Math Rock/ Emo styles of Music Guitar Lessons
Hi, my name is Steve, and welcome to my page all about mathrock and styles of music that are often attributed to math rock.
I make guitar lesson videos, and whether you are a beginner, intimidate, or already an experienced player, hopefully I have something for you. I aim to get you thinking about how you can improve your own song writing skills, knowledge of music theory, and guitar techniques.
Although the lessons mainly focus on mathrock, they are beneficial for your general guitar skills, too.
You'll find plenty of videos on this website spanning many different topics. I recommend checking out the beginner style lessons if you are new to math rock or are an actual beginner of guitar.
If you have any questions, hit me up at firstname.lastname@example.org or leave a message via the contact page.
All the best,
What is Math Rock?
When it comes to defining math rock, there are many varying definitions out there. I have thought about it, and haven’t really come to any solid conclusions. However, one thing I have noticed, is that most people will agree (just like myself) that it is an ambiguous term/genre to define!
If you consider the influential genres of math rock: Jazz, progressive, experimental, punk, emo, post-rock and various sub-genres of each style of music, it becomes clearer why bands that often labeled as math rock, even though they sound quite different to extremely different from one another are often labelled as such. To state the obvious, this is perhaps why we see sub genres such as math pop, math metal, and math core used to label different variations of math rock. However, this still doesn’t give a clearer definition as to what math rock is.
Perhaps, we need to turn our attention to what people considered to be the characteristic features of math rock to get a better answer. Again, I gave this a lot of thought and research and came to somewhat of a conclusion; It seems to be the personal perspectives, experiences, views, and so on of an individual that make up their held definition of what math rock is. In short, each person has their own held subjective view of what math rock is.

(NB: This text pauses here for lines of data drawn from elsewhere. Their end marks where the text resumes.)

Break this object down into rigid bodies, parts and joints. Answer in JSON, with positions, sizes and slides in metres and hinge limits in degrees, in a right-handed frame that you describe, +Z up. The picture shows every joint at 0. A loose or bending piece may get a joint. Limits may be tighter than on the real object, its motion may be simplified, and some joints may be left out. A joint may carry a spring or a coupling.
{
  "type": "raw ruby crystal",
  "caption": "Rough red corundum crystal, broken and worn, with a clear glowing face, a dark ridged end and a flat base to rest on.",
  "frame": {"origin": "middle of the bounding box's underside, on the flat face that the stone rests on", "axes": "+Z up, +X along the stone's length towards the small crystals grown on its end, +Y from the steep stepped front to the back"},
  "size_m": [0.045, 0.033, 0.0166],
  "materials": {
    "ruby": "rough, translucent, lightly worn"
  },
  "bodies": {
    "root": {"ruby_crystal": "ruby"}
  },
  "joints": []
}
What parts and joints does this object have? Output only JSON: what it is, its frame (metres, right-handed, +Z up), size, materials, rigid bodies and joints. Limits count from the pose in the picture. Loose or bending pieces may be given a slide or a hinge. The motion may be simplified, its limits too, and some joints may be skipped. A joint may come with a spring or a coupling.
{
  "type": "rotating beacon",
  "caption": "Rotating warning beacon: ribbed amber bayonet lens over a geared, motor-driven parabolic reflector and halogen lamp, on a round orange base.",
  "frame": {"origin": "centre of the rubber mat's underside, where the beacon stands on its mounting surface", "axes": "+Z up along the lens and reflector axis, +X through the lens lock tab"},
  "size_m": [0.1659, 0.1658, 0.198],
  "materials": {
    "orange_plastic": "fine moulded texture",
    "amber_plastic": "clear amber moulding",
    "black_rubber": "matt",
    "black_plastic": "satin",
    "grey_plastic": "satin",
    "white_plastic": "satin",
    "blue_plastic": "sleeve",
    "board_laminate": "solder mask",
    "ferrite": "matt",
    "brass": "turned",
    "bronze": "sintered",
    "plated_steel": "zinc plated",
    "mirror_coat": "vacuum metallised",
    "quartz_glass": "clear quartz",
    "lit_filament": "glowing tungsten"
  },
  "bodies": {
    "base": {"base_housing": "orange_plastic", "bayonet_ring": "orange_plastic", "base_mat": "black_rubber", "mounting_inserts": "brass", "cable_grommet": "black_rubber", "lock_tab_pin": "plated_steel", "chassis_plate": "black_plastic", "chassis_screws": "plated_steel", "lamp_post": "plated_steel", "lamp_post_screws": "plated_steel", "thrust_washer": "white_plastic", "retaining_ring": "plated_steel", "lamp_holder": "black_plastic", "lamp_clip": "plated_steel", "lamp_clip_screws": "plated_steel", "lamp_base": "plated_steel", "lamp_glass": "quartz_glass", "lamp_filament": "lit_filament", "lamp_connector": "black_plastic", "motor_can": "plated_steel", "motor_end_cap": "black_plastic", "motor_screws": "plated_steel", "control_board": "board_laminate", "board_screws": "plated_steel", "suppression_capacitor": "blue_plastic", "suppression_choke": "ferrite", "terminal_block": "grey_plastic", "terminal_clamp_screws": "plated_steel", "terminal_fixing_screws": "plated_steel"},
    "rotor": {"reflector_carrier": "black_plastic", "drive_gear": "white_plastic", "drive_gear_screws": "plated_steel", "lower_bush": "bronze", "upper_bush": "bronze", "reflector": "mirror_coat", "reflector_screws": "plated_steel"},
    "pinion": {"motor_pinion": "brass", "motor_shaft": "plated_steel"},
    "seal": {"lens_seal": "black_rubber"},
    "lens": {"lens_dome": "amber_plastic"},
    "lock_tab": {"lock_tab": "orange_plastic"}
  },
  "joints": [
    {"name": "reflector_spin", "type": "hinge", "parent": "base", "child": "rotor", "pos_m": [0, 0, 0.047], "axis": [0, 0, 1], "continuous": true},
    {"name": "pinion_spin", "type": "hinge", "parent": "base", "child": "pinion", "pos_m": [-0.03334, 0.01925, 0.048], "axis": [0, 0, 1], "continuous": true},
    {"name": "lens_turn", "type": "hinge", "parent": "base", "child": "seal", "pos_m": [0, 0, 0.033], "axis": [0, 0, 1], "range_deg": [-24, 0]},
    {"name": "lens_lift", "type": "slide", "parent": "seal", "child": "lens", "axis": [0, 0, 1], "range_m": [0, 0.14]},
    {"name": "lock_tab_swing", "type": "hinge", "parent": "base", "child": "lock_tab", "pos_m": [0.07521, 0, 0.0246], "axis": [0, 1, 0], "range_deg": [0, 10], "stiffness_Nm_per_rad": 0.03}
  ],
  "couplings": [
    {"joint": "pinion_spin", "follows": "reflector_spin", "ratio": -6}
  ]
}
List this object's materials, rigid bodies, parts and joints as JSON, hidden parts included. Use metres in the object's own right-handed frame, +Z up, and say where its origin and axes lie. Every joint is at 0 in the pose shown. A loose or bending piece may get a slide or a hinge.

For example, without going into too much detail, when I think of the term math rock, I think of bands such as hella, Tera Melos, Don Caballero, Giraffes? Giraffes!, piglet, and so on. These bands, I like to think of as “structured mayhem”, in that the complexities of the arrangement and playing seem to be almost as if they have been made-up (improvised) on the spot, but in truth, they are well rehearsed and are played with the upmost care to be as accurate with every rendition.
The possibility of each phrase, bar, section, and so on, could bring something new, something to be excited about, and after the 50th listen it starts to makes sense in your mind, you start to think this sounds ‘normal’ until you show it to a mate who’s not really into alternative styles of music, then you suddenly realize how crazy it is again. That’s not to say other bands that are labelled as math rock aren’t math rock to me, I still consider them so, just they come across as more structured in playing and progression (use of repetition, and structured harmony for example).
In conclusion, what is clear, is that it is no easy feat to define exactly what math rock is, as it appears (to me at least) to be a subjective term at best. Math rock is what math rock is to you, and that’s just fine.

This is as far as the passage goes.